Lee v Ashers Baking Company Ltd and others [2018 UKSC 49] was a Supreme Court of the United Kingdom discrimination case between Gareth Lee and Ashers Baking Company, owned by Daniel and Amy McArthur of Northern Ireland. Lee brought the case after Ashers refused to make a cake with a message promoting same-sex marriage, citing their religious beliefs. Following appeals, the Supreme Court overturned previous rulings in favour of Lee and made a judgement in favour of Ashers. The court said there was no discrimination against Lee and that Ashers' objections were with the message they were being asked to promote. The court held that people in the United Kingdom could not legally be forced to promote a message they fundamentally disagreed with. The case became known in the British and Irish media as the "gay cake" case.

== Background ==
In 2014 Gareth Lee, a gay rights activist, placed an order with Ashers Baking Company, a Belfast bakery, for a cake decorated with the slogan "support gay marriage" as same-sex marriage was illegal in Northern Ireland at the time. The McArthurs, who are Christians, declined the order and refunded Lee's money, saying they could not make a cake that supported something they found offensive to their religious beliefs. Lee complained to the Equality Commission for Northern Ireland that he had been directly discriminated against on the grounds of his sexual orientation, and the Equality Commission supported him in filing a discrimination lawsuit against Ashers and the McArthurs. The county court found in Lee's favour and ordered Ashers to pay him £500 in damages.

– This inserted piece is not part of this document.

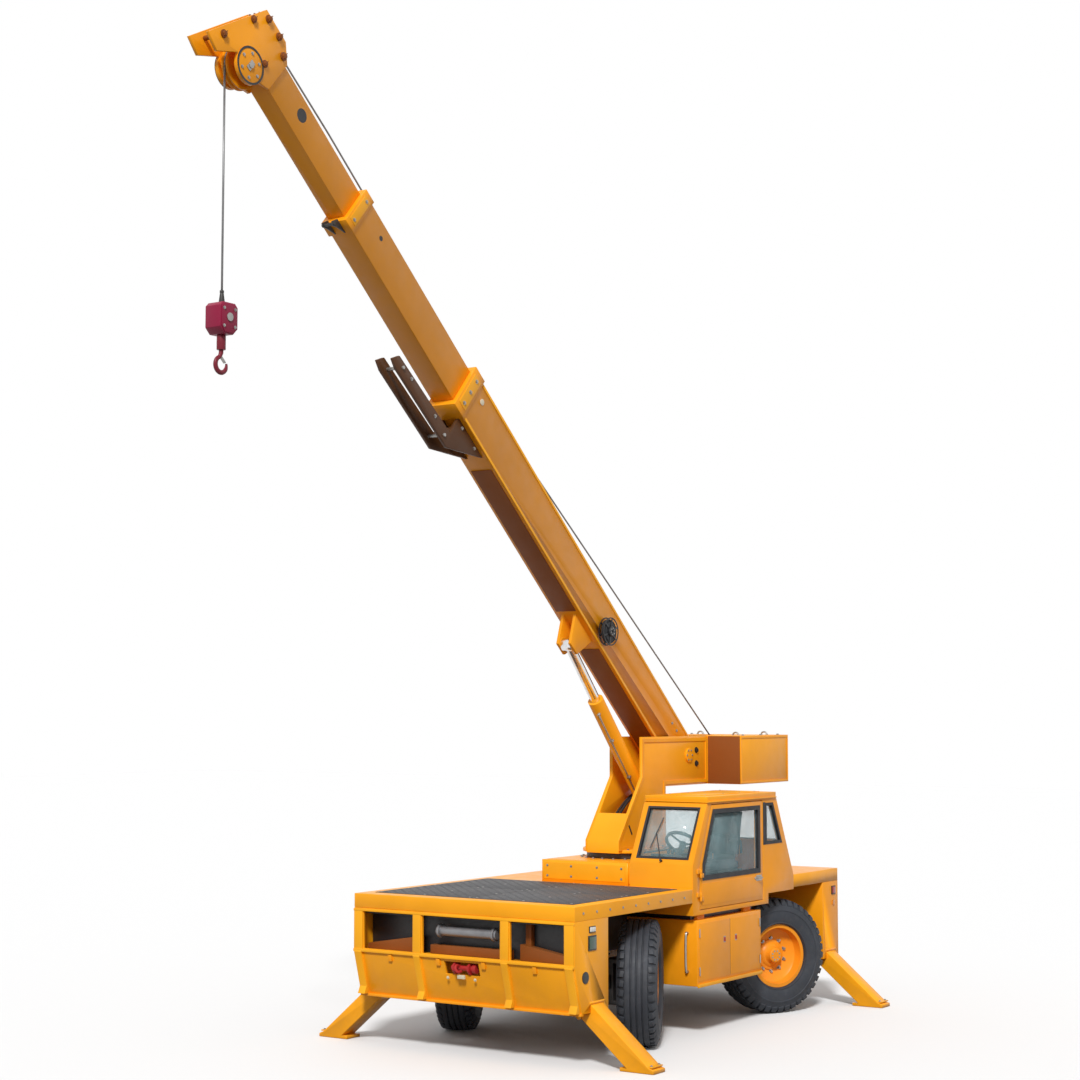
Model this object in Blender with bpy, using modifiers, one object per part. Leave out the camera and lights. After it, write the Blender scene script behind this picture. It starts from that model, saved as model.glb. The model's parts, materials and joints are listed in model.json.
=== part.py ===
"""Industrial carry-deck crane: one steel chassis with a load deck, four-wheel steering,
four slanted outriggers, a fixed cab on the left and a slewing turret with a
three-section telescopic boom.

Metres, +Z up, +X forward, +Y to the left.  Everything is modelled from the point on the
ground halfway between the bumpers; the root empty then moves the whole crane so that the
origin is the middle of its footprint.
"""

from math import atan2, cos, hypot, pi, radians, sin, sqrt

import bmesh
import bpy
from mathutils import Matrix, Vector

# ---------------------------------------------------------------- driving dimensions
GAP = 0.0003                # between faces that touch
RUNNING_GAP = 0.006         # between faces that slide or turn past each other

# body
BODY_HALF_WIDTH = 1.22
BODY_FRONT = 2.60
BODY_REAR = -2.60
BUMPER_BOTTOM = 0.47        # lower edge of the front and rear bodies
DECK_TOP = 1.40
DECK_THICKNESS = 0.13       # also the depth of the side band
FRONT_BODY_LENGTH = 0.55
REAR_BODY_LENGTH = 0.37
BODY_WALL = 0.03
RAKE = 0.12                 # how far the lower front plate slopes back
SILL_HEIGHT = 0.88          # lower edge of the three openings in the nose

# wheels
FRONT_AXLE_X = 1.18
REAR_AXLE_X = -1.53
TYRE_RADIUS = 0.58
TYRE_WIDTH = 0.38
TRACK_HALF = 1.00
KINGPIN_Y = 0.86
RIM_RADIUS = 0.30
STEER_REST = radians(27)    # front wheels to the left, rear wheels the other way

# frame
RAIL_OUTER = 0.44
RAIL_WIDTH = 0.08
RAIL_BOTTOM = 0.80
AXLE_RADIUS = 0.09

# platform, cab and side boxes
PLATFORM_TOP = 1.615
PLATFORM_REAR = -1.40
CAB_FRONT = 0.54
CAB_REAR = -1.56
CAB_INNER = 0.52
CAB_BOTTOM = 1.15
CAB_ARCH_BOTTOM = 1.25
CAB_ARCH_FRONT = -1.00
CAB_TOP = 2.262
CAB_WALL = 0.05
ROOF_THICKNESS = 0.05
ROOF_FRONT = 0.22
ROOF_REAR = -1.16
WAIST = 1.62                # foot of the windscreen
SEAT_HEIGHT = 1.61
SEAT_THICKNESS = 0.11
GLASS = 0.006
BOX_FRONT = 0.46
BOX_REAR = -0.83
BOX_BOTTOM = 0.48
BOX_TOP = 1.10

# turret
SLEW_X = -0.25
SLEW_RADIUS = 0.40
SLEW_HEIGHT = 0.06
COLUMN_RADIUS = 0.50        # nothing that slews below the cab roof leaves this circle
TURRET_OUTER = 0.19
TURRET_PLATE = 0.03
TURRET_TOP = 2.82
TAIL_BOTTOM = 2.31
TAIL_FRONT = -1.60
TAIL_REAR = -2.70
TAIL_HALF_WIDTH = 0.59
WINCH_X = -2.05
WINCH_Z = 2.62
WINCH_RADIUS = 0.16
WINCH_WIDTH = 0.28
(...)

The case received considerable media attention. The human rights activist Peter Tatchell initially supported the county court decision, but later changed his mind, stating that he supported the McArthurs' right not to be forced to promote a message they disagree with. The actor Sir Patrick Stewart supported Ashers, telling the BBC: "It was not because this was a gay couple that they objected ...It was the actual words on the cake that they objected to, because they found them offensive. And I would support their right to say ‘no this is personally offensive to my beliefs, I will not do it’."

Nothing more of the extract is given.